## GIVEN PROBLEM:
Copy each line exactly. Leave nothing out.

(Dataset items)
════════════════════

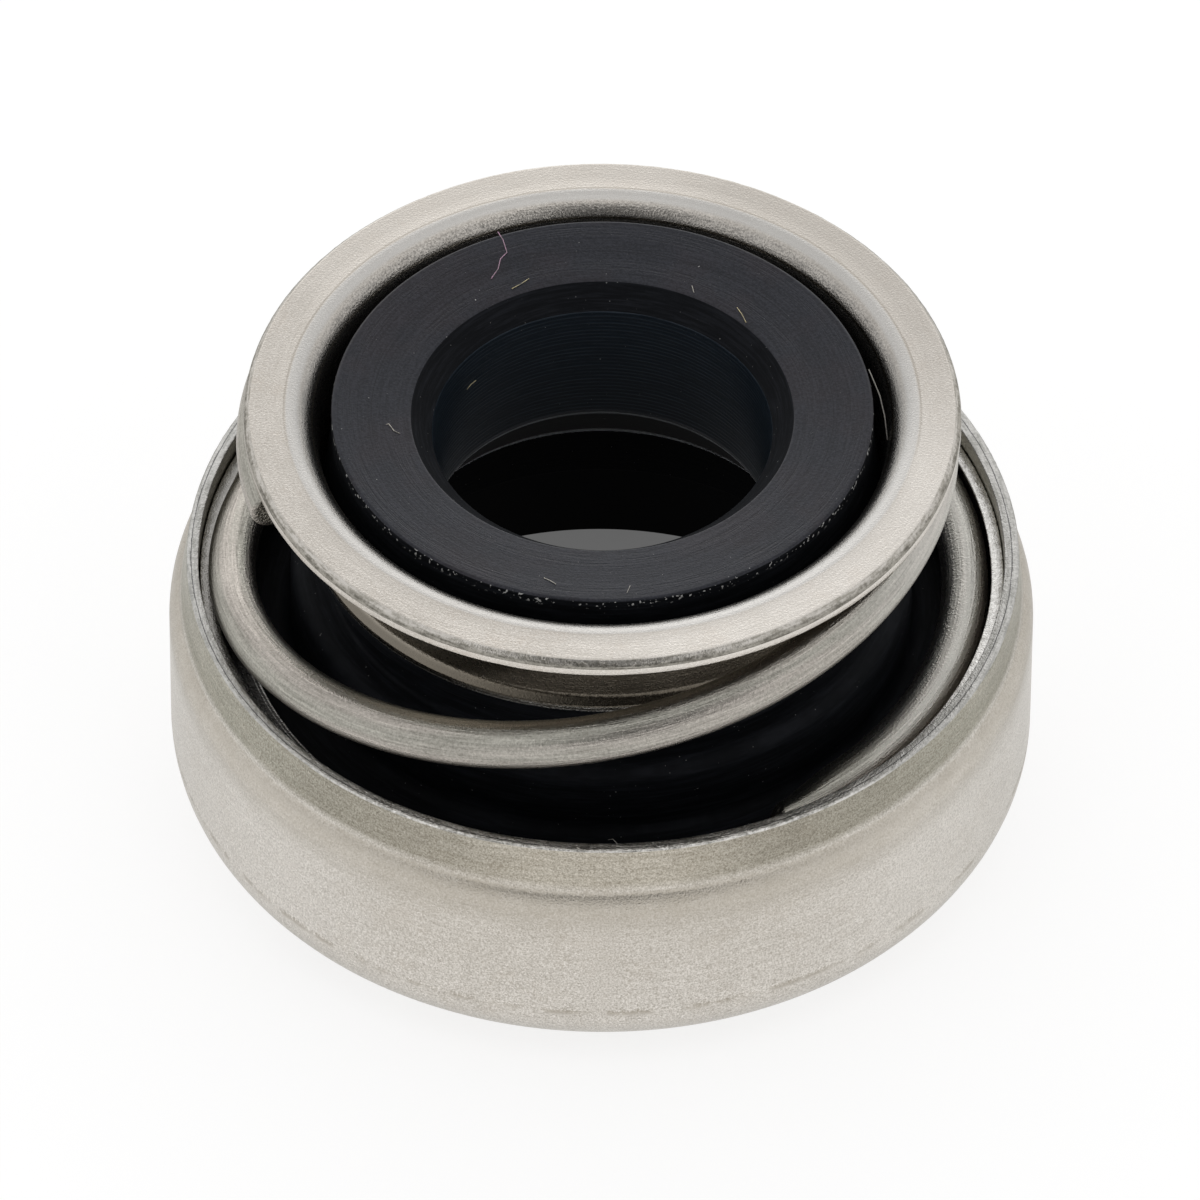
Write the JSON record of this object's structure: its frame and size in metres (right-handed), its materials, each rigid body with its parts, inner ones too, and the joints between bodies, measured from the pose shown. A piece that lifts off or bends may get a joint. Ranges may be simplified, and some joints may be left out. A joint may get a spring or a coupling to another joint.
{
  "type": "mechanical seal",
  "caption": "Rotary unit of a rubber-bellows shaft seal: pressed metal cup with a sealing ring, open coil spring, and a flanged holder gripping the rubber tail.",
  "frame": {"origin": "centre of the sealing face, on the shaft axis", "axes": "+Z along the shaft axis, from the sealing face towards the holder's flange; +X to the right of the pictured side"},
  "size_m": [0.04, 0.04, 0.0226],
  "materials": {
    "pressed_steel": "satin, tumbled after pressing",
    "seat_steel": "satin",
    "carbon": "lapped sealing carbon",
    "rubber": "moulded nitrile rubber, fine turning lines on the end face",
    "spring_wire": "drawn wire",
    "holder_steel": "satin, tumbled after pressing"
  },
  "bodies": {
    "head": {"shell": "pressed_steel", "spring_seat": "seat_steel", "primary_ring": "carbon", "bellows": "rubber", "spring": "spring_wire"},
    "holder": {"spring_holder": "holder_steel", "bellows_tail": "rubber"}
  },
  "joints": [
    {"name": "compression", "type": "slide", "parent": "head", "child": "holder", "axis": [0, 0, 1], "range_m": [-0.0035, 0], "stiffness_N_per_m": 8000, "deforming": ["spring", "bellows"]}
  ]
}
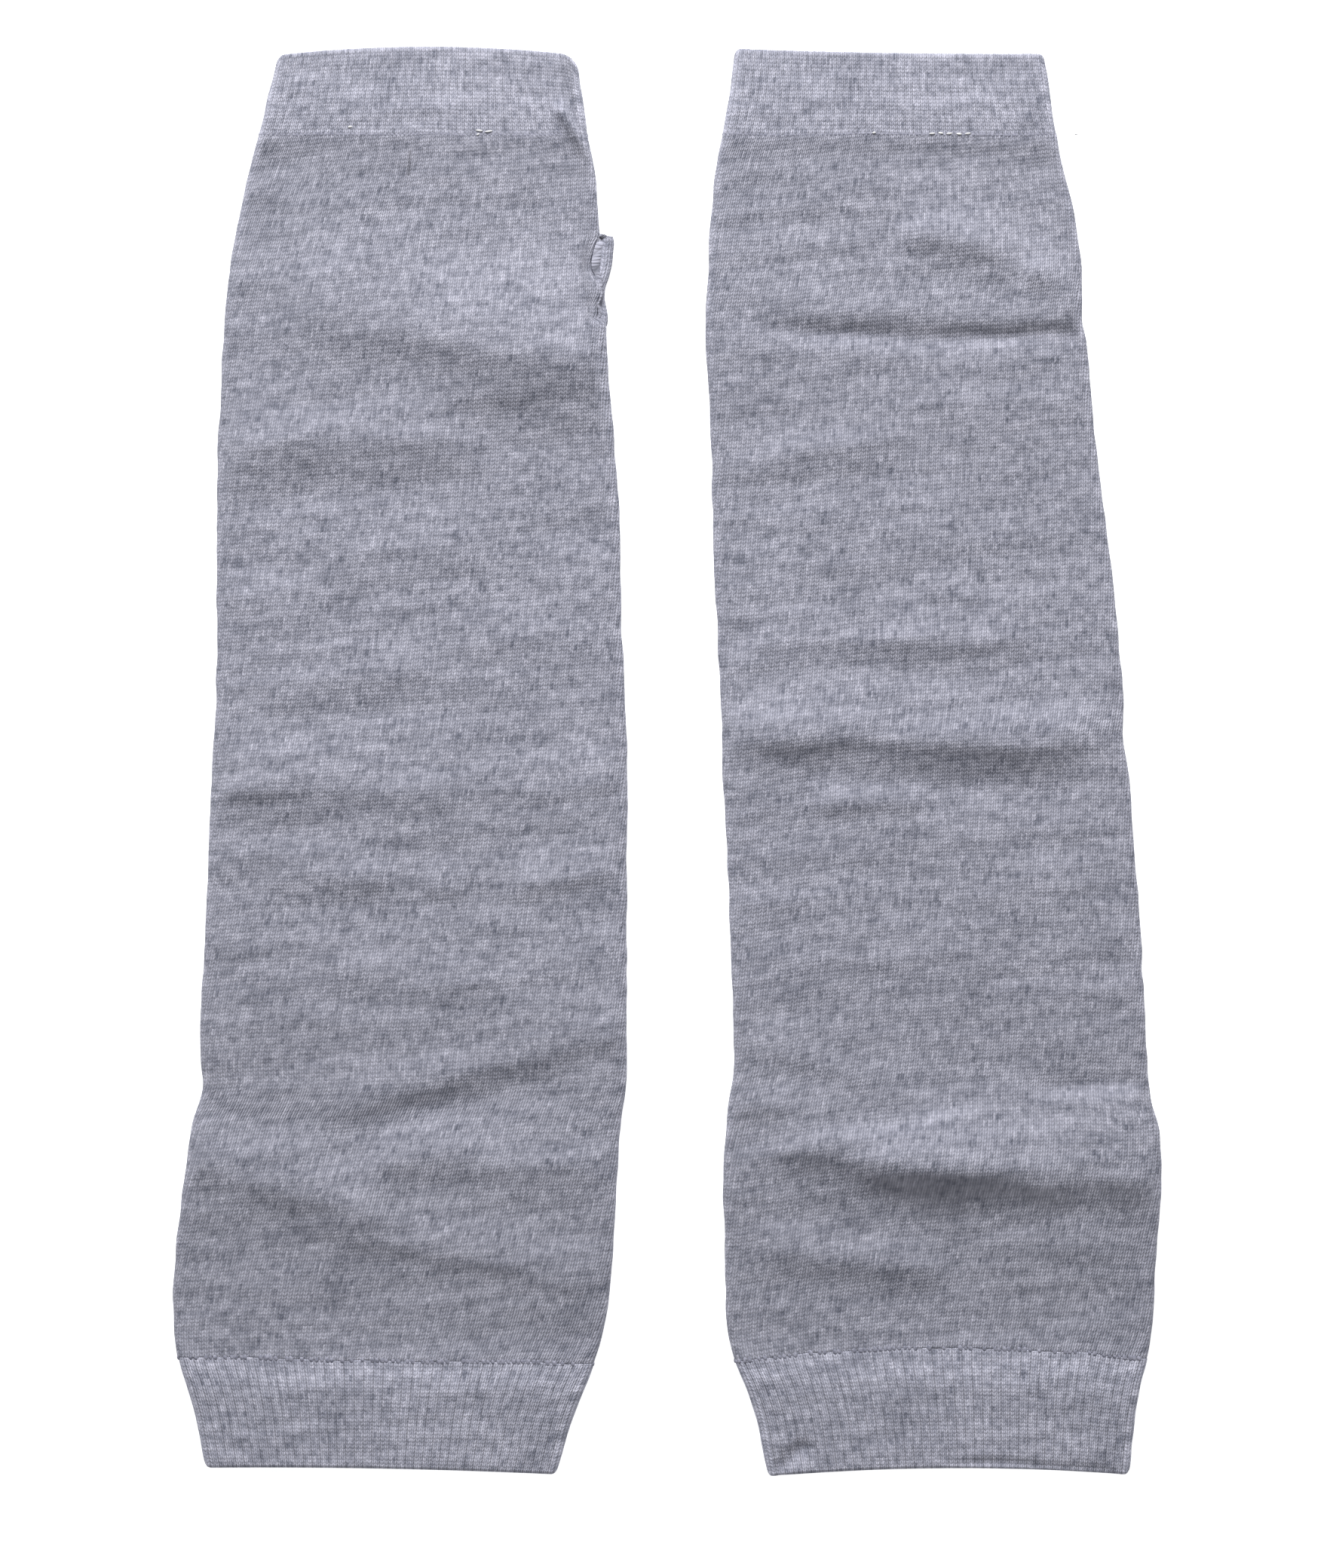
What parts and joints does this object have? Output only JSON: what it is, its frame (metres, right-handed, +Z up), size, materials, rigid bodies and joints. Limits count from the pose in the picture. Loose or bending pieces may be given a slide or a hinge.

════════════════════

## COMPLETE OUTPUT:
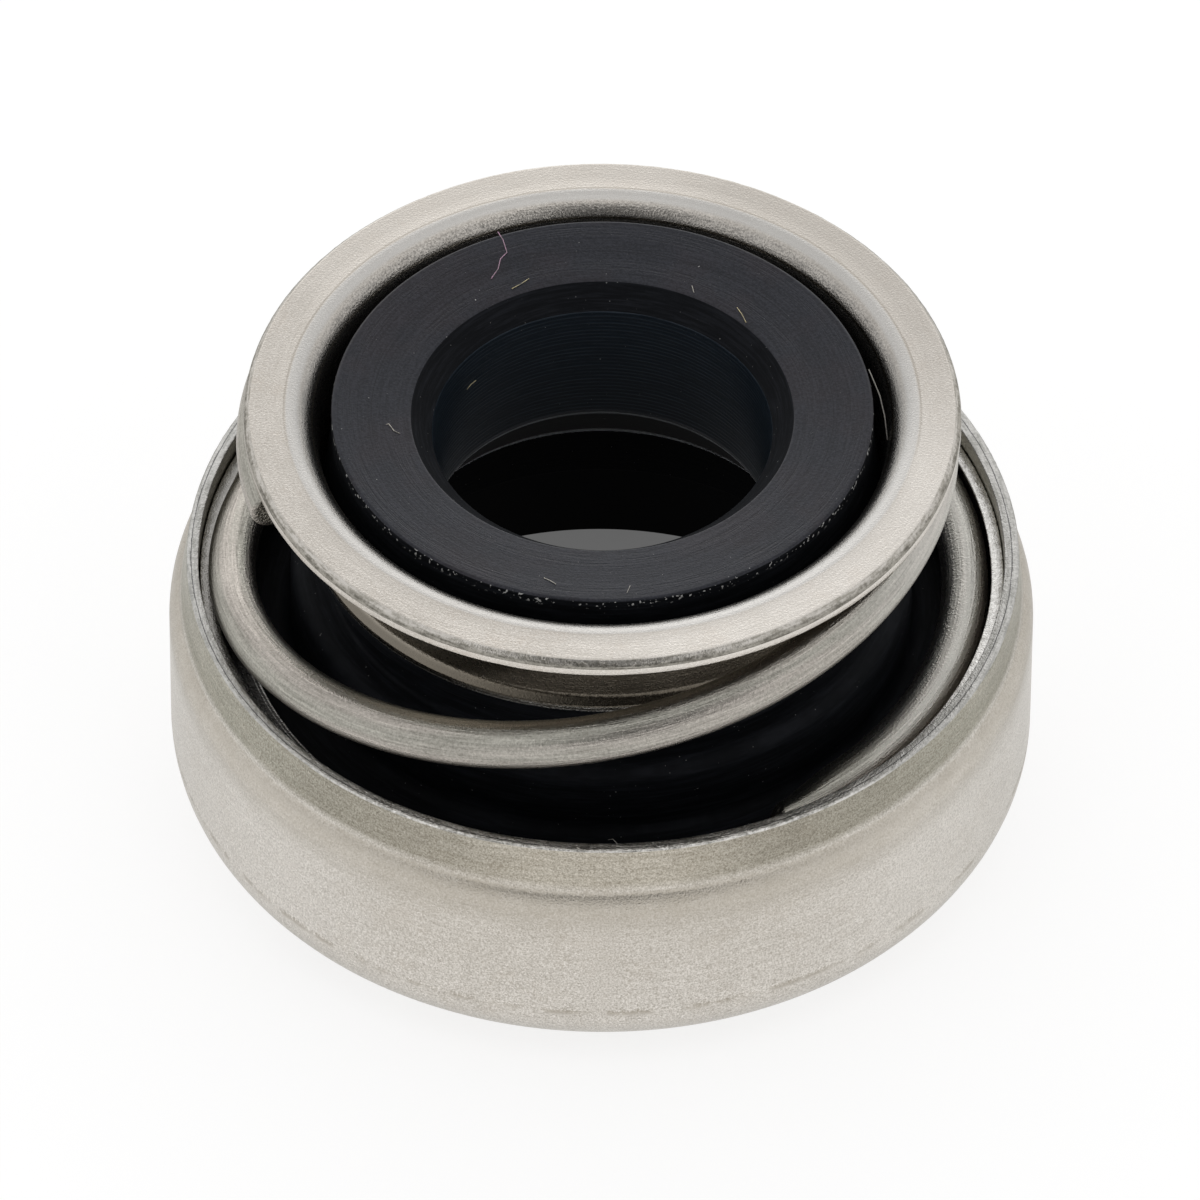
Write the JSON record of this object's structure: its frame and size in metres (right-handed), its materials, each rigid body with its parts, inner ones too, and the joints between bodies, measured from the pose shown. A piece that lifts off or bends may get a joint. Ranges may be simplified, and some joints may be left out. A joint may get a spring or a coupling to another joint.
{
  "type": "mechanical seal",
  "caption": "Rotary unit of a rubber-bellows shaft seal: pressed metal cup with a sealing ring, open coil spring, and a flanged holder gripping the rubber tail.",
  "frame": {"origin": "centre of the sealing face, on the shaft axis", "axes": "+Z along the shaft axis, from the sealing face towards the holder's flange; +X to the right of the pictured side"},
  "size_m": [0.04, 0.04, 0.0226],
  "materials": {
    "pressed_steel": "satin, tumbled after pressing",
    "seat_steel": "satin",
    "carbon": "lapped sealing carbon",
    "rubber": "moulded nitrile rubber, fine turning lines on the end face",
    "spring_wire": "drawn wire",
    "holder_steel": "satin, tumbled after pressing"
  },
  "bodies": {
    "head": {"shell": "pressed_steel", "spring_seat": "seat_steel", "primary_ring": "carbon", "bellows": "rubber", "spring": "spring_wire"},
    "holder": {"spring_holder": "holder_steel", "bellows_tail": "rubber"}
  },
  "joints": [
    {"name": "compression", "type": "slide", "parent": "head", "child": "holder", "axis": [0, 0, 1], "range_m": [-0.0035, 0], "stiffness_N_per_m": 8000, "deforming": ["spring", "bellows"]}
  ]
}
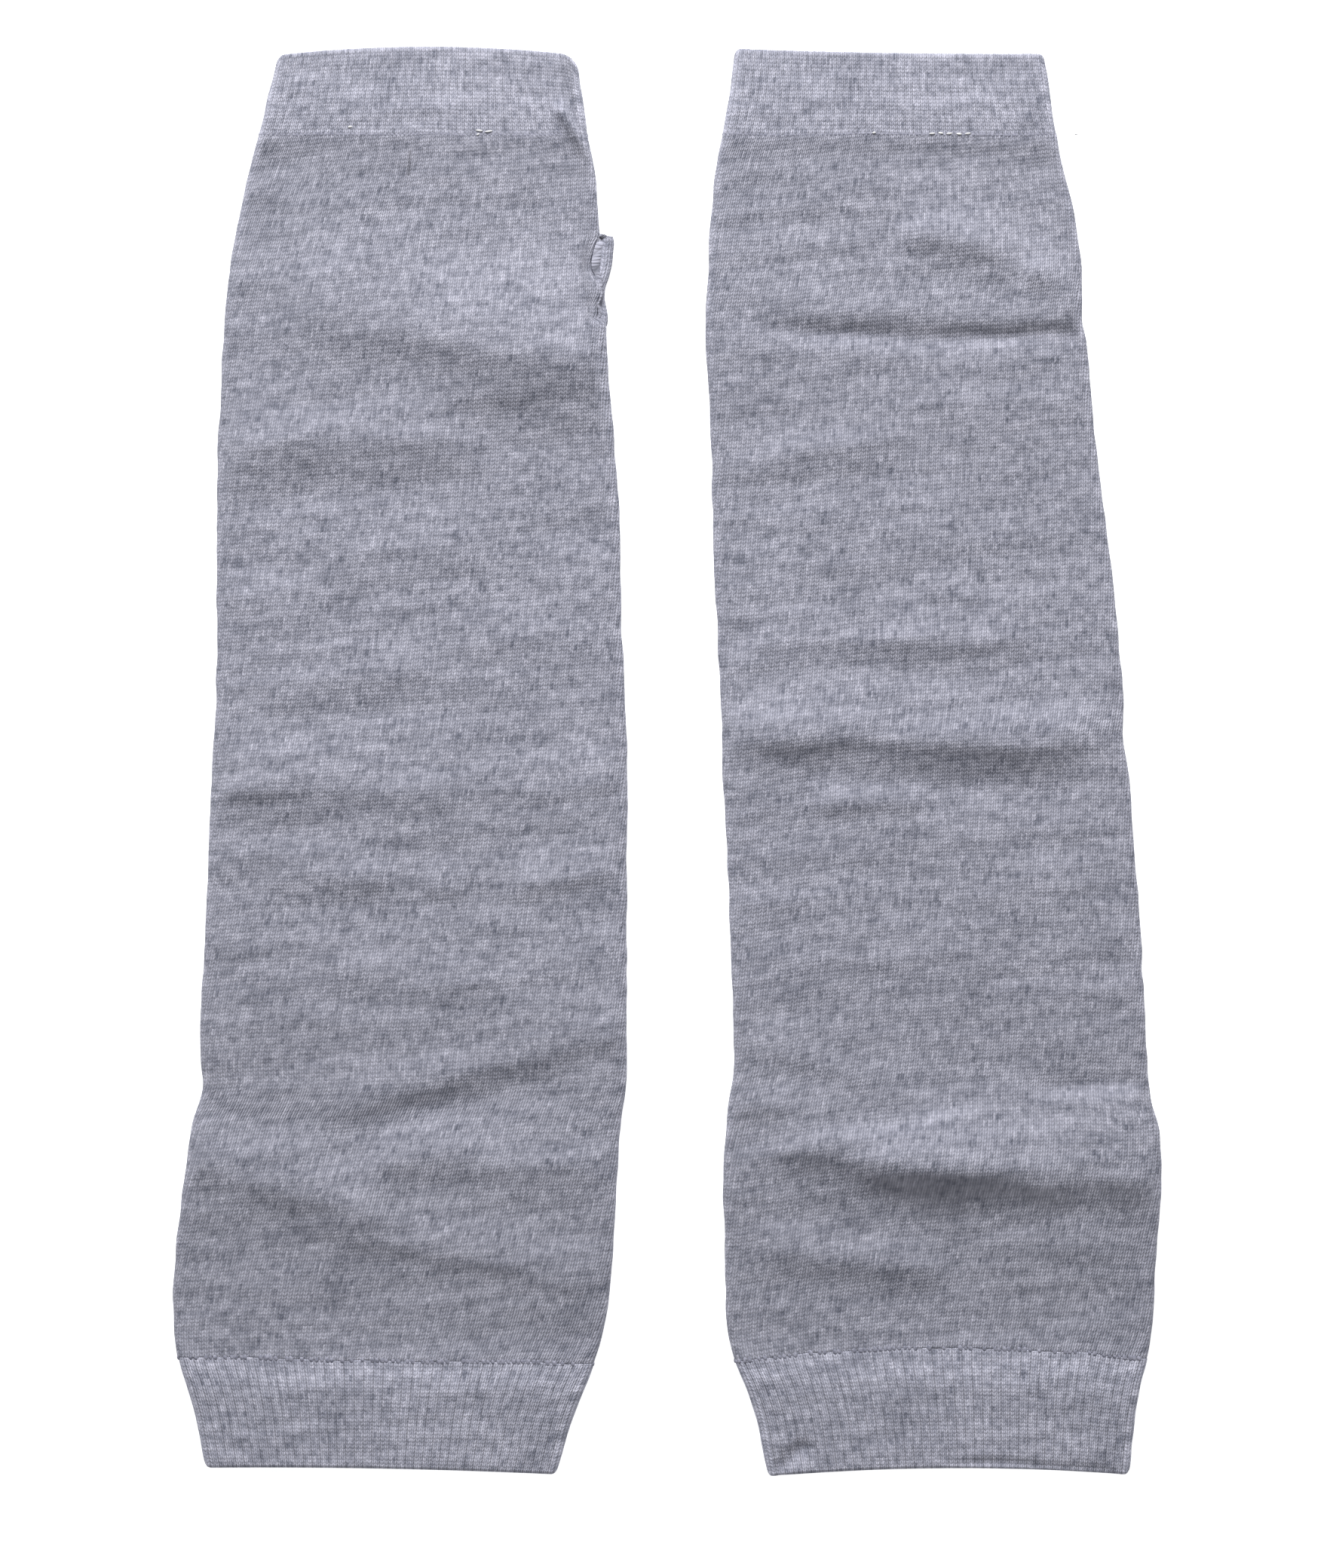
What parts and joints does this object have? Output only JSON: what it is, its frame (metres, right-handed, +Z up), size, materials, rigid bodies and joints. Limits count from the pose in the picture. Loose or bending pieces may be given a slide or a hinge.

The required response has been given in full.